-
"the Spirit Of Freedom"
Contributed by Ken Sauer on Jun 10, 2025 (message contributor)
Summary: A sermon about allowing the Spirit to lead us to those on the margins.
“The Spirit of Freedom”
Acts 8:26-40
Last Sunday was Pentecost and we are told that 3,000 people joined the brand-new Church that day, and the numbers kept growing and growing and growing.
And the Book of Acts is the story of the early Church and how it evolved from there.
It’s an exciting adventure.
And in it we get an intriguing picture of a group of people—folks just like you and me—who are continually being changed and formed and transformed in their understanding of God and one another.
And one of the things that stands out most is that even though the Church is born on Pentecost, the Church is not finished on Pentecost.
It is a work of God, always under construction—all the way to today.
It’s always changing.
It’s growing, it’s moving, it’s fluid.
And it’s not that God changes, it just that our understanding of God and God’s ways change and develop the more and longer we live in God, learn from God and follow the leading of the Holy Spirit.
The gift of salvation—the Gift of God’s Holy Spirit is an ongoing gift, it’s not just a one-time event, and the Church is constantly learning more and more about what it means to follow God.
And Philip found this out up close and personal in our Scripture Passage for this morning as he is the first one, besides Jesus, to spread the Gospel beyond the bounds of traditional Judaism.
You see, the first Christians were Jews.
And when they accepted Christ as Lord, Savior and Messiah—they still considered themselves Jews.
And they didn’t yet know that God’s salvation is for all people: Jew, Gentile—you name it!
They didn’t understand that God doesn’t play favorites.
So, an angel of the Lord said to Philip, “Go south to the road—the desert road—that goes down from Jerusalem to Gaza.”
Philip does what he is told.
And then, the Holy Spirit speaks to Philip again: “Go to that chariot and stay near it.”
Inside the chariot is an “Ethiopian eunuch” reading the book of Isaiah the prophet.
A eunuch was a castrated male servant considered to be safe to serve the women of a royal household.
Despite this, eunuchs were considered to be sexually immoral.
***Put Up Slide 1***
According to Deuteronomy 23:1 “No one who has been emasculated by crushing or cutting may enter the assembly of the Lord.”
***Slide 2***
And according to Leviticus Chapter 21, eunuchs, along with “the blind or lame, disfigured or deformed; no [person] with a crippled foot or hand, or who is hunchbacked or dwarfed, or who has any eye defect, or who has festering or running sores” or any other “defect” including “crushed testicles” is allowed to come near God’s sanctuary.

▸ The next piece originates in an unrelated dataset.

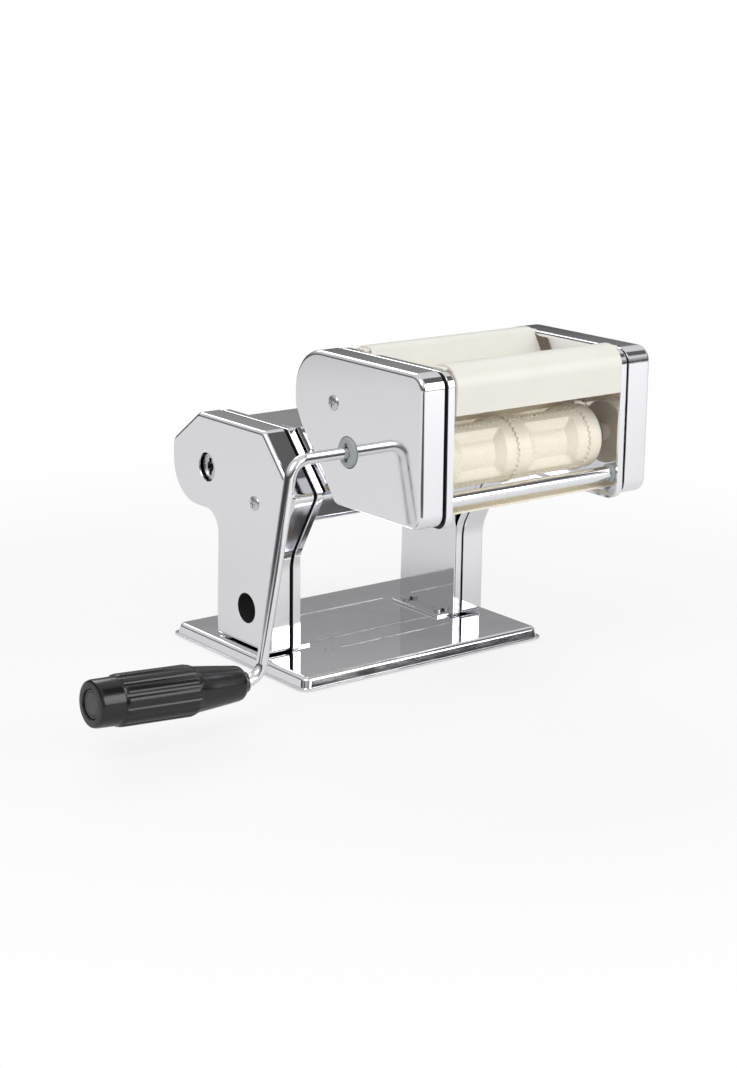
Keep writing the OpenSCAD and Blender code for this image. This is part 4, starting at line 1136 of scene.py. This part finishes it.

These people were considered to be sinners and outsiders.
Remember how, over and over again, in the Gospels Jesus is chastised by the religious leaders for eating, hanging out with and making friends with prostitutes, tax collectors and sinners?
Who do you suppose the “sinners” are?
Many of them can be found in the list from Leviticus 21.
They are the eunuchs, the homosexuals, the blind, the disabled, the disfigured, the deformed, hunchbacks and the like.
People thought they had done something bad to deserve their condition or situation—therefore, God was punishing them and they were considered “sinners” and “less than.”
Jesus knew better.
And in the Book of Acts, Jesus’ brand-new Church was beginning to learn this too.
And we all, Lord willing, continue to learn, but we ALL still have a long way to go.
None of us know everything there is to know about God and how we are to live as Christ’s Church.
***Put up Slide 3***
As Paul says in 1 Corinthians 13: “Now we see but a poor reflection as in a mirror; then we shall see face to face.
Now [we] know in part: then I shall know fully, even as I am fully known.”
I find that exciting, do you?
As the Church of Jesus Christ, we are on a journey--a journey of learning more and more about the living, loving eternal God and how we are to treat and love those around us.
The Ethiopian Eunuch had been an outcast his entire life.
He’d been looked down on, sneered at, made fun of and shut out of God’s sanctuary.
And here he is riding in a chariot, down a deserted road and he’s reading Scripture.
***Put up Slide 4***
And the Scripture he is reading is Isaiah 53 which refers to someone who has been shorn or cut.
And it sounds like him.
Could Isaiah be referring to people like this Eunuch who has always been told that he is outside the grace of God’s love?